* BEGIN Source excerpt *
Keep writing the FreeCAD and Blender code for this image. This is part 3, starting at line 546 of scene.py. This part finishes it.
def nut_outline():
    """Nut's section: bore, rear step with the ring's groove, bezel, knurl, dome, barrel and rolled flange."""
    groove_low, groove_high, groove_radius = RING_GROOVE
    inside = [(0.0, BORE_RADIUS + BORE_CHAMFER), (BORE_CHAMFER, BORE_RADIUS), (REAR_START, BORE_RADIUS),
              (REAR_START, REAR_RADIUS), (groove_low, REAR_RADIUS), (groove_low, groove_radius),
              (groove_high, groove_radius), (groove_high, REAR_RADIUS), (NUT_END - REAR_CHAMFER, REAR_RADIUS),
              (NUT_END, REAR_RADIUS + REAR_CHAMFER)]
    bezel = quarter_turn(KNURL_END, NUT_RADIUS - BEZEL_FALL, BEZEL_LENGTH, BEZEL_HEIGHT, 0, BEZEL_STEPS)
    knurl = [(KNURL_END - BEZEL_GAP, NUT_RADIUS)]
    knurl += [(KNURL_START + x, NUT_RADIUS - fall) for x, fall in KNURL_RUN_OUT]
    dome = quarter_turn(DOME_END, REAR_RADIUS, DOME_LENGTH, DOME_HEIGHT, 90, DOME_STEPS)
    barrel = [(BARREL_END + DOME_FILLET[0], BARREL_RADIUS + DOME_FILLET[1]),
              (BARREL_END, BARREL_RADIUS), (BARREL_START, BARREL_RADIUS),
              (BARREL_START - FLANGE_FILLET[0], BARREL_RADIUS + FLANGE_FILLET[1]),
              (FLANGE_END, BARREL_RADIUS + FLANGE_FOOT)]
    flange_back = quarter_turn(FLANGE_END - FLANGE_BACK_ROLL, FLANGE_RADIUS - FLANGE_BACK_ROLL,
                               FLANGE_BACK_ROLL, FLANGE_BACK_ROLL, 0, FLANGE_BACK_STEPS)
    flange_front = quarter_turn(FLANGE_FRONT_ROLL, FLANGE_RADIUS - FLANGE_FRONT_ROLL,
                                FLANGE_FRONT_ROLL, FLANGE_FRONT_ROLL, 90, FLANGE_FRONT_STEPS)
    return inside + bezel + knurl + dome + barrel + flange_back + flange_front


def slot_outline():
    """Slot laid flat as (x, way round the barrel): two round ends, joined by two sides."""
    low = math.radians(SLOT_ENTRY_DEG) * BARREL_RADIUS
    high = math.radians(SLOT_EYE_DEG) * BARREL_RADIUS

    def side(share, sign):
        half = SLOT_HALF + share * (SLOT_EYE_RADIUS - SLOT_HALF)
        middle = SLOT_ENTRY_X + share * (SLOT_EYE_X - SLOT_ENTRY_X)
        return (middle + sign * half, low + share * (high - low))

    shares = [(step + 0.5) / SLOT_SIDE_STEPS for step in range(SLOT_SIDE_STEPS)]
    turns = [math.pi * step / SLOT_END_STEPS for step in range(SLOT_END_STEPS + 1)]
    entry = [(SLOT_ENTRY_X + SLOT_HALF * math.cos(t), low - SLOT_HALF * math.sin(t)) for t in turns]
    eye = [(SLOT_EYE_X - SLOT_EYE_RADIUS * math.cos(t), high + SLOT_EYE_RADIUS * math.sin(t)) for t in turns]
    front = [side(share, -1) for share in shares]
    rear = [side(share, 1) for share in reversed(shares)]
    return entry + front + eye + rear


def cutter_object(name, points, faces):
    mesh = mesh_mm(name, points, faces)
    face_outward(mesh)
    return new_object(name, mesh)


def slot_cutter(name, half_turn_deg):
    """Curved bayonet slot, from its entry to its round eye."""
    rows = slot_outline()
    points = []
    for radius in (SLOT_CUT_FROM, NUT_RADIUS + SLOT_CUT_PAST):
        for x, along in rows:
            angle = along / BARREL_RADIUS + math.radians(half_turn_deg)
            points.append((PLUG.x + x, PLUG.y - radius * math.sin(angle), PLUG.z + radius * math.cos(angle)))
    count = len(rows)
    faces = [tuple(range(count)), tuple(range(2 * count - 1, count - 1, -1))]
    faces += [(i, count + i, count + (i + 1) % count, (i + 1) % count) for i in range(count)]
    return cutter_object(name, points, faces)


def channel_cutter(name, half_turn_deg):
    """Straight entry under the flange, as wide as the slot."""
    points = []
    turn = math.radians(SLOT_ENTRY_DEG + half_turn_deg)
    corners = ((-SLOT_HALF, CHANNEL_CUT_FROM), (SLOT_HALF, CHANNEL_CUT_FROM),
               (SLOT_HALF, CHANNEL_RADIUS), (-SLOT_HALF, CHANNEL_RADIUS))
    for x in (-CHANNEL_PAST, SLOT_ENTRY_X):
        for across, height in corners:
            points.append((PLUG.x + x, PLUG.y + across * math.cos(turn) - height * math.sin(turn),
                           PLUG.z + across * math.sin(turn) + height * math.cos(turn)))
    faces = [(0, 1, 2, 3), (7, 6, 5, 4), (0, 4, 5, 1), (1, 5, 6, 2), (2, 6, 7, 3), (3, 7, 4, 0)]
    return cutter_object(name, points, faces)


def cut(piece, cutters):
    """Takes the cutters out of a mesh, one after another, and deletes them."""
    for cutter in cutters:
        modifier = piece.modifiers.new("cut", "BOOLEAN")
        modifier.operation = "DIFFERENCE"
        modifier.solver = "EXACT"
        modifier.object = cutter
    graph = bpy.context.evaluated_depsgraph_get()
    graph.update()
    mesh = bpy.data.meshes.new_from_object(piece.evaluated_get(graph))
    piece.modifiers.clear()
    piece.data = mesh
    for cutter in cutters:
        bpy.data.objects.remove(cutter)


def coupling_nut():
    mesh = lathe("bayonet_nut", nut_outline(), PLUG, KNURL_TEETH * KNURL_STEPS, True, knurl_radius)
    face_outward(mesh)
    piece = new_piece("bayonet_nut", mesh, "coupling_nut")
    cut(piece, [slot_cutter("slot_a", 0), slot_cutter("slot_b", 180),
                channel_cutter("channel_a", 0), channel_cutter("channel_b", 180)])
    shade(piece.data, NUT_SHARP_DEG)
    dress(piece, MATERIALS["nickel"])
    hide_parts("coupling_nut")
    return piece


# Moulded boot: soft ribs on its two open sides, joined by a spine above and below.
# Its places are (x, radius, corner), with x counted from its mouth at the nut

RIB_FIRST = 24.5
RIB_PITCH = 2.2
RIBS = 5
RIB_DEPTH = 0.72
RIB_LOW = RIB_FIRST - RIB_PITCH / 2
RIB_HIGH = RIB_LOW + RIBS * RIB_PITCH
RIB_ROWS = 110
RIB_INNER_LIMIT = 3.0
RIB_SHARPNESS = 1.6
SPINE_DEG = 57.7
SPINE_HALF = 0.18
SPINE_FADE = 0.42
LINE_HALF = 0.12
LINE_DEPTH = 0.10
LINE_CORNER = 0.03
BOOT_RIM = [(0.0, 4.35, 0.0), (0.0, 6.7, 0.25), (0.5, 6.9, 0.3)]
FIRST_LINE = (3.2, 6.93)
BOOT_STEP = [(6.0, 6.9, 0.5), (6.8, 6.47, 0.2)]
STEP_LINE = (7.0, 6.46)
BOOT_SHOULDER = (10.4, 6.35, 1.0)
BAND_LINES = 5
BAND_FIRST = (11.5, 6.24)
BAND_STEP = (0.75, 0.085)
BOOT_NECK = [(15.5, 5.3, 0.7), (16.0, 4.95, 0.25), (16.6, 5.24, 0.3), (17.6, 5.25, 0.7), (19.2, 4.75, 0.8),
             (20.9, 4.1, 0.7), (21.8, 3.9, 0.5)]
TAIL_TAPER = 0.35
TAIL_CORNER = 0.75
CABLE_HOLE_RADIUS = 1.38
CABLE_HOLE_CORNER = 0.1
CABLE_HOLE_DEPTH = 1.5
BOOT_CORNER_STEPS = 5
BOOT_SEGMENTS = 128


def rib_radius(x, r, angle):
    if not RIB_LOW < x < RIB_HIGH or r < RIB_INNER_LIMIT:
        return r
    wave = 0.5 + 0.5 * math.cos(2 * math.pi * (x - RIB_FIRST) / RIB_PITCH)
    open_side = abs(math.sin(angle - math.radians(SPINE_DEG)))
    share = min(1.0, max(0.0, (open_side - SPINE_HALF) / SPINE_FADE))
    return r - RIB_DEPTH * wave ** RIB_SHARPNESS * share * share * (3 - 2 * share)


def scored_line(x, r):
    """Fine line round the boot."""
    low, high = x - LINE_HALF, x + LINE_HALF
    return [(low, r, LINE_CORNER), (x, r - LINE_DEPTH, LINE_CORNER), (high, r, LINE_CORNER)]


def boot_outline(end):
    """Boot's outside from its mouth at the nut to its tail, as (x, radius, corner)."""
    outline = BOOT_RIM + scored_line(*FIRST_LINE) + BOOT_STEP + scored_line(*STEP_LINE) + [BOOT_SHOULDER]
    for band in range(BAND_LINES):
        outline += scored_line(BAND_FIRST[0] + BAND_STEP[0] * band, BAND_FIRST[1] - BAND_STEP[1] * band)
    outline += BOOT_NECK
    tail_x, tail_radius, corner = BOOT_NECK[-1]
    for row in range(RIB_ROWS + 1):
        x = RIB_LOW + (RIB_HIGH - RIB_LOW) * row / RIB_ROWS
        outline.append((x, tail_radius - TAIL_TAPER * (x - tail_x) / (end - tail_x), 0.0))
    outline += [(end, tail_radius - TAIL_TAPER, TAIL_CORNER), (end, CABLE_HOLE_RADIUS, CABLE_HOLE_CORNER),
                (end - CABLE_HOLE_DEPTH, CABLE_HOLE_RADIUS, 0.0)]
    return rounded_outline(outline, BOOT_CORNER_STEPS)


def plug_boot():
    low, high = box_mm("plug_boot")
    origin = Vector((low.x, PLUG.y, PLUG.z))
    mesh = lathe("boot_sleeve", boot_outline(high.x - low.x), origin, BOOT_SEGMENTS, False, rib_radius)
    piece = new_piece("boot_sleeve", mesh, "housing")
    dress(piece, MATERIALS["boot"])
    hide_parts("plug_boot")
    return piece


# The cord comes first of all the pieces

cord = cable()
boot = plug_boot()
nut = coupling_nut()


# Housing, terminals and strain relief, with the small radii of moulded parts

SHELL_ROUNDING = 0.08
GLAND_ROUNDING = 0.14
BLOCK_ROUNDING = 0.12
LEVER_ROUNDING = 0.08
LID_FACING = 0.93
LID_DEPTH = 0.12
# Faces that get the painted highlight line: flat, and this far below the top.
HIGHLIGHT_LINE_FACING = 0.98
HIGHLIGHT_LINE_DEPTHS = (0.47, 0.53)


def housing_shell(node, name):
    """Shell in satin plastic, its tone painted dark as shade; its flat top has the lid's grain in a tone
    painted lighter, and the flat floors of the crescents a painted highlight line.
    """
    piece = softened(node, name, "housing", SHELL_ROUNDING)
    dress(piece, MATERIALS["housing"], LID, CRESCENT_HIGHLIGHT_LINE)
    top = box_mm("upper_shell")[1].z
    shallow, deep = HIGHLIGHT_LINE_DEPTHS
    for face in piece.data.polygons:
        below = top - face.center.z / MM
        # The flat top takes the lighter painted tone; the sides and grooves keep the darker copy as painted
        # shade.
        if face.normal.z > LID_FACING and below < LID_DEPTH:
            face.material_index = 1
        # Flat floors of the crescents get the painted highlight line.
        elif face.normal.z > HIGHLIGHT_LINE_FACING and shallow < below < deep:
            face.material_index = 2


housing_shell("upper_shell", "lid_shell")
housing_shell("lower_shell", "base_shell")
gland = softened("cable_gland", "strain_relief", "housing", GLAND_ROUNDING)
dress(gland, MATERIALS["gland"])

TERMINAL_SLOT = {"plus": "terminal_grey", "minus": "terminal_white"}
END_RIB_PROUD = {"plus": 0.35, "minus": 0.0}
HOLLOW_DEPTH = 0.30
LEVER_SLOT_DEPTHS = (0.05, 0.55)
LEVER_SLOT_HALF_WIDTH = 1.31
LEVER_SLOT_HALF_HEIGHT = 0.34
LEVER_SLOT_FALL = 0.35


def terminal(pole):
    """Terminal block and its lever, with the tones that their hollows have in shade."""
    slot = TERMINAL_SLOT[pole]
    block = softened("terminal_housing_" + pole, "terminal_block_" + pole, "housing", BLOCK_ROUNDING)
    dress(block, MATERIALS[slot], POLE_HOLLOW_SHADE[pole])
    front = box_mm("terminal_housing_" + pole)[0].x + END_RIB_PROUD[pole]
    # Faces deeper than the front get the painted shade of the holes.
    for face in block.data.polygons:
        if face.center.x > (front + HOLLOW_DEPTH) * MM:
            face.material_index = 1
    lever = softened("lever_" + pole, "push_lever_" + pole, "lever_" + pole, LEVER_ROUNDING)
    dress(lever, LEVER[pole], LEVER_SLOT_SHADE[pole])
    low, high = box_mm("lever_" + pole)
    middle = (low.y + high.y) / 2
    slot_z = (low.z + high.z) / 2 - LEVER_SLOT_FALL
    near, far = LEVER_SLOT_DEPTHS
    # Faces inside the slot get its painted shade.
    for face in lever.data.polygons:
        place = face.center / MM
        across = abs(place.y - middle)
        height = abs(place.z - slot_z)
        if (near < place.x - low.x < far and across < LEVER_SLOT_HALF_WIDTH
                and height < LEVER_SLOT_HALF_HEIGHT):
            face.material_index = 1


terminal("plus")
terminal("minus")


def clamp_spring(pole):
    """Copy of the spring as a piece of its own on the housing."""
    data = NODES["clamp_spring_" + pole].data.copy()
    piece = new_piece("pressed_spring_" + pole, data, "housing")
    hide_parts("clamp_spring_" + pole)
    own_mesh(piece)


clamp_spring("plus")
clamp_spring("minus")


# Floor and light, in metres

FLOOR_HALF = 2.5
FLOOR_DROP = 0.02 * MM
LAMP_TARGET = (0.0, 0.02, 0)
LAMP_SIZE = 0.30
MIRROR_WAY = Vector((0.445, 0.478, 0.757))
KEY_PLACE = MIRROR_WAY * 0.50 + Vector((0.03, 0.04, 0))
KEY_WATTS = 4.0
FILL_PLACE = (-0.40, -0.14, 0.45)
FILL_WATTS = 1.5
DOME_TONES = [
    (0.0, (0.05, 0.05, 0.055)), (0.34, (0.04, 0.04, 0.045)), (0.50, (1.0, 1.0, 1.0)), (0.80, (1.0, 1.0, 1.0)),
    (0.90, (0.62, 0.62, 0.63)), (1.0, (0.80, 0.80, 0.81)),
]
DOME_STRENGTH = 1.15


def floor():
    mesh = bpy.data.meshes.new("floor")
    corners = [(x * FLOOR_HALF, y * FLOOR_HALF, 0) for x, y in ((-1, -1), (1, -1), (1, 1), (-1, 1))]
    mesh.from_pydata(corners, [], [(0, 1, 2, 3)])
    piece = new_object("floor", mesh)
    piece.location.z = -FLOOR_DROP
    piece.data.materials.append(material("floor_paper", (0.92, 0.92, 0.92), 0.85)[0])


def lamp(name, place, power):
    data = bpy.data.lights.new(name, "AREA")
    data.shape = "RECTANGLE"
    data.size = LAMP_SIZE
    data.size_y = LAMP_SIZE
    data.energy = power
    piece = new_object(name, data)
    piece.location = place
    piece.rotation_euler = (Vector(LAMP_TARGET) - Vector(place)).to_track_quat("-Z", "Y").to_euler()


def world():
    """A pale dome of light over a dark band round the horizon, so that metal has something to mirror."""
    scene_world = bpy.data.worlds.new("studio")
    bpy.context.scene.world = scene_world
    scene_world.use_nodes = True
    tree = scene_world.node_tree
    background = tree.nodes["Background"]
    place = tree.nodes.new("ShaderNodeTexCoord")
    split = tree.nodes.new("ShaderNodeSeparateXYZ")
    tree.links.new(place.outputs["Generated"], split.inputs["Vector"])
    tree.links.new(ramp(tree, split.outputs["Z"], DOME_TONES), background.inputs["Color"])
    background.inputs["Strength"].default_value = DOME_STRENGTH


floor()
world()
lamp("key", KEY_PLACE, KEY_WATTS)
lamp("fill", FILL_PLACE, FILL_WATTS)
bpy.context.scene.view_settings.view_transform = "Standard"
* END Source excerpt *
*What is needed*. Looking at the data above, return every line from the one with "own_mesh(piece)" down to the one with "# Floor and light, in metres", exactly and inclusively.

*Exercise answer*.
    own_mesh(piece)


clamp_spring("plus")
clamp_spring("minus")


# Floor and light, in metres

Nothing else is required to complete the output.